Data entries

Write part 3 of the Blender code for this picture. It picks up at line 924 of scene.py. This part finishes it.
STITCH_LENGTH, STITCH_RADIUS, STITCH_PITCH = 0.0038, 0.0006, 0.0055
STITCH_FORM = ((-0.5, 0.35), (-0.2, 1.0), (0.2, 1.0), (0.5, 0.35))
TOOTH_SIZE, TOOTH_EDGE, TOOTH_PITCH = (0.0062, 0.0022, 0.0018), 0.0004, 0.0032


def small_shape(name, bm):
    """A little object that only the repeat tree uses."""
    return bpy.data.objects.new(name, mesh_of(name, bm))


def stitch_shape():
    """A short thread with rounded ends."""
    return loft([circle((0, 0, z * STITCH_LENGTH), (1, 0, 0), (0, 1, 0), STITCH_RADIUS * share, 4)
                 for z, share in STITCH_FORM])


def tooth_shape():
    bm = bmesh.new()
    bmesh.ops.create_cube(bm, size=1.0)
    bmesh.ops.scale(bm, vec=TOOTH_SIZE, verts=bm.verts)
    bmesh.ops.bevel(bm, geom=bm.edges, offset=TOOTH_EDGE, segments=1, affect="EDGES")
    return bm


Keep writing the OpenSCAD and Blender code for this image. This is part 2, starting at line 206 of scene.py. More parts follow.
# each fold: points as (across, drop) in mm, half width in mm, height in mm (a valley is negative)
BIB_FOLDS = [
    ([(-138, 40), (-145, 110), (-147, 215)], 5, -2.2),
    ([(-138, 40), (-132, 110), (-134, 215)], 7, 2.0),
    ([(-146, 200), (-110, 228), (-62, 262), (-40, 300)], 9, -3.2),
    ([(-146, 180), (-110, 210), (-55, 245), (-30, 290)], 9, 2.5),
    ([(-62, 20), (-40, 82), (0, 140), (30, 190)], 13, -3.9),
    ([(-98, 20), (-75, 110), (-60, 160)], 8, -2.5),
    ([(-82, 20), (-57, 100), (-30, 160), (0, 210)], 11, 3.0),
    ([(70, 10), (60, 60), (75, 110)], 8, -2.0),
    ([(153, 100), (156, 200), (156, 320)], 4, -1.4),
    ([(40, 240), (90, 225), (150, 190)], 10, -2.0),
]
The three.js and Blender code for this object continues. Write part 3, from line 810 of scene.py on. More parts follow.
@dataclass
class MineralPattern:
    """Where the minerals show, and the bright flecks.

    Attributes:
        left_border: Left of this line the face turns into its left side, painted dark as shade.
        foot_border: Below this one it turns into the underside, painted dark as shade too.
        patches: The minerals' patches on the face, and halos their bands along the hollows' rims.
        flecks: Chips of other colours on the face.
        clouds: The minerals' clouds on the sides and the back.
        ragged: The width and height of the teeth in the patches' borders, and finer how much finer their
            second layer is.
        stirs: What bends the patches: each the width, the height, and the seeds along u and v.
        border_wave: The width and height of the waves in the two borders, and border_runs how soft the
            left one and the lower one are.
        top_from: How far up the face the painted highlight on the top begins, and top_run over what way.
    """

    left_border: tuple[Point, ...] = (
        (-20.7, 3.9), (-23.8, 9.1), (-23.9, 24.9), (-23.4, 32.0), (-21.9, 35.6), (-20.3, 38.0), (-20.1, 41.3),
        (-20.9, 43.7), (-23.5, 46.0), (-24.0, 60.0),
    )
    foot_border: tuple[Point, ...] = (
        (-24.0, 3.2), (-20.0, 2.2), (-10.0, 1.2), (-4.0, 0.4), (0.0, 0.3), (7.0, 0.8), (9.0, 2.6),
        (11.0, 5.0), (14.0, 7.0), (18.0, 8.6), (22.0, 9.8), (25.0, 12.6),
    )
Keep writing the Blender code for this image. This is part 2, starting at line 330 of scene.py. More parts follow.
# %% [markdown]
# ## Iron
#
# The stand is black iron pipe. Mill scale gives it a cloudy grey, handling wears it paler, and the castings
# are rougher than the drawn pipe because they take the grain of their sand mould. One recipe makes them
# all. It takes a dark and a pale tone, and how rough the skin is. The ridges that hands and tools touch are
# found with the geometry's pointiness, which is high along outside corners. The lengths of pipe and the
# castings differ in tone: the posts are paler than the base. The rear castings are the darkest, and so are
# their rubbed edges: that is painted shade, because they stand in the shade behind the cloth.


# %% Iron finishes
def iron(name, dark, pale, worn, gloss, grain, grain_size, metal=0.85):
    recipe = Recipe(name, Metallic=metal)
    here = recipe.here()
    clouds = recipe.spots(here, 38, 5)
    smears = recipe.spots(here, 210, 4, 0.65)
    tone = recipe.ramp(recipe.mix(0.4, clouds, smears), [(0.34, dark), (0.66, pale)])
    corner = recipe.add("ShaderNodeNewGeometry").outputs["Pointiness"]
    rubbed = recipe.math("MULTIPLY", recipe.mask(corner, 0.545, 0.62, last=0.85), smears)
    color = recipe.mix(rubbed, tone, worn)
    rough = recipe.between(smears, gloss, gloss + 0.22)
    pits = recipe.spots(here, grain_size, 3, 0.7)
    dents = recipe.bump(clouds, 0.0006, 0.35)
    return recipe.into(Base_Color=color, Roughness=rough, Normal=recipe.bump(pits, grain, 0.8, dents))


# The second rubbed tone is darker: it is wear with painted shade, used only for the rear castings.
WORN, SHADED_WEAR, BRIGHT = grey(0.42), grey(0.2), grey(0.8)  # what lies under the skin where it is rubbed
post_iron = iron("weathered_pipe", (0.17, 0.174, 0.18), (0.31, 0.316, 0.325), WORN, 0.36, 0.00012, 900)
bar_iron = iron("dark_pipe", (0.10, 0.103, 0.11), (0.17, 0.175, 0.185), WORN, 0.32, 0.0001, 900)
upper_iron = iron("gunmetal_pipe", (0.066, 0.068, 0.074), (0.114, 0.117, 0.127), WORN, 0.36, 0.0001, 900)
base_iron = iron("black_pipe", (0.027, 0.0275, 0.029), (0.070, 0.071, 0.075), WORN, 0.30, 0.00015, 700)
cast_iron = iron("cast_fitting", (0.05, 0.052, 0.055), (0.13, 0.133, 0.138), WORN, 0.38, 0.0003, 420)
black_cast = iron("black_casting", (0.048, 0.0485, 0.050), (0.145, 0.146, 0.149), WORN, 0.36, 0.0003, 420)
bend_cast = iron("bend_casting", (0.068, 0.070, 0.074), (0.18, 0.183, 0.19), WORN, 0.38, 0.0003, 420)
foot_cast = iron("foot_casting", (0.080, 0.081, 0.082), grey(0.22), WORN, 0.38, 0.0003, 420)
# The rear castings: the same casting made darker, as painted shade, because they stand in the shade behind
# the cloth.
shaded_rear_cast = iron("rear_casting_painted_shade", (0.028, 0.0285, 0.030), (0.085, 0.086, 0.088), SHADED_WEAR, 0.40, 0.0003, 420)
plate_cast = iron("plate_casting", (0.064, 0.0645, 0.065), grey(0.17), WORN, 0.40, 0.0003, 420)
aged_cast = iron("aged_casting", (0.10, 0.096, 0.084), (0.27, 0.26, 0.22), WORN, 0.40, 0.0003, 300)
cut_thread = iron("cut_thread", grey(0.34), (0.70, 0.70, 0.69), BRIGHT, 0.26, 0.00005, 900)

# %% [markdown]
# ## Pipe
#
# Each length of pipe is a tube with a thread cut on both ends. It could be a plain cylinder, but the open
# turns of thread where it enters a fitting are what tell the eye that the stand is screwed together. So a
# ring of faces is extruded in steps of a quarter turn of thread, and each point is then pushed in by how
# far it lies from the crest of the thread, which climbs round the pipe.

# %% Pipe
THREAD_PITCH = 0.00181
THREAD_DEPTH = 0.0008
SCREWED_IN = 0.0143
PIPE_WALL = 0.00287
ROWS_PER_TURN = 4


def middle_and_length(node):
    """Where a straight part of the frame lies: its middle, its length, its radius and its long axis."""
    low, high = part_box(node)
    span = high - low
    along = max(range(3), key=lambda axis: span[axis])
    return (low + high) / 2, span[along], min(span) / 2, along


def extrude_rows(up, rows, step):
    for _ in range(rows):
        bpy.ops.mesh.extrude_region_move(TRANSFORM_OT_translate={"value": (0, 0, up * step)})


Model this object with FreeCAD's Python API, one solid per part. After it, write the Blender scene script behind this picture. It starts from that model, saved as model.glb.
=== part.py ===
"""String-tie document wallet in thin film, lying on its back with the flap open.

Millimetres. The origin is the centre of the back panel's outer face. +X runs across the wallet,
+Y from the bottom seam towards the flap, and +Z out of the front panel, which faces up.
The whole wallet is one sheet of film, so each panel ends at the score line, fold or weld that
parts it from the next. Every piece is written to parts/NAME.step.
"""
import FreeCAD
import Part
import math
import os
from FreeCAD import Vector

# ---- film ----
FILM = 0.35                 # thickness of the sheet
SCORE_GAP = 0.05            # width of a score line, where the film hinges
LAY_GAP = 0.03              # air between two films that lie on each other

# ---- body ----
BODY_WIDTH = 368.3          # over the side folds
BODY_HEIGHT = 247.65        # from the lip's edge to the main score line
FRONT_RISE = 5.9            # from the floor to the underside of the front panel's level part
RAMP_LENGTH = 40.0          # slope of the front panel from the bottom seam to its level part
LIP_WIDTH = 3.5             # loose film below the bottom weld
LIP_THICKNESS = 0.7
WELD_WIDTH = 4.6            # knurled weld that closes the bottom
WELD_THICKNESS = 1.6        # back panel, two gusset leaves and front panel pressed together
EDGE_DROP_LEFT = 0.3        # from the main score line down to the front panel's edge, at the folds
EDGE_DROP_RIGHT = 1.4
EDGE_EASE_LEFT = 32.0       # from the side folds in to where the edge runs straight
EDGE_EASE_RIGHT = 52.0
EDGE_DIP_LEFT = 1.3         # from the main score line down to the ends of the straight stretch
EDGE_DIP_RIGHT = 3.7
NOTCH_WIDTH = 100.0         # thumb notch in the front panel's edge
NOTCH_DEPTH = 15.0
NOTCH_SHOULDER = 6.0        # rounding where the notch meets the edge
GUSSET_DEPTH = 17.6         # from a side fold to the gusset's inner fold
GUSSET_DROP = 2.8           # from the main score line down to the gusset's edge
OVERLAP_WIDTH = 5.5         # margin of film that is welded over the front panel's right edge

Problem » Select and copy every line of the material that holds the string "picture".

Written response »
Write part 3 of the Blender code for this picture. It picks up at line 924 of scene.py. This part finishes it.
Model this object with FreeCAD's Python API, one solid per part. After it, write the Blender scene script behind this picture. It starts from that model, saved as model.glb.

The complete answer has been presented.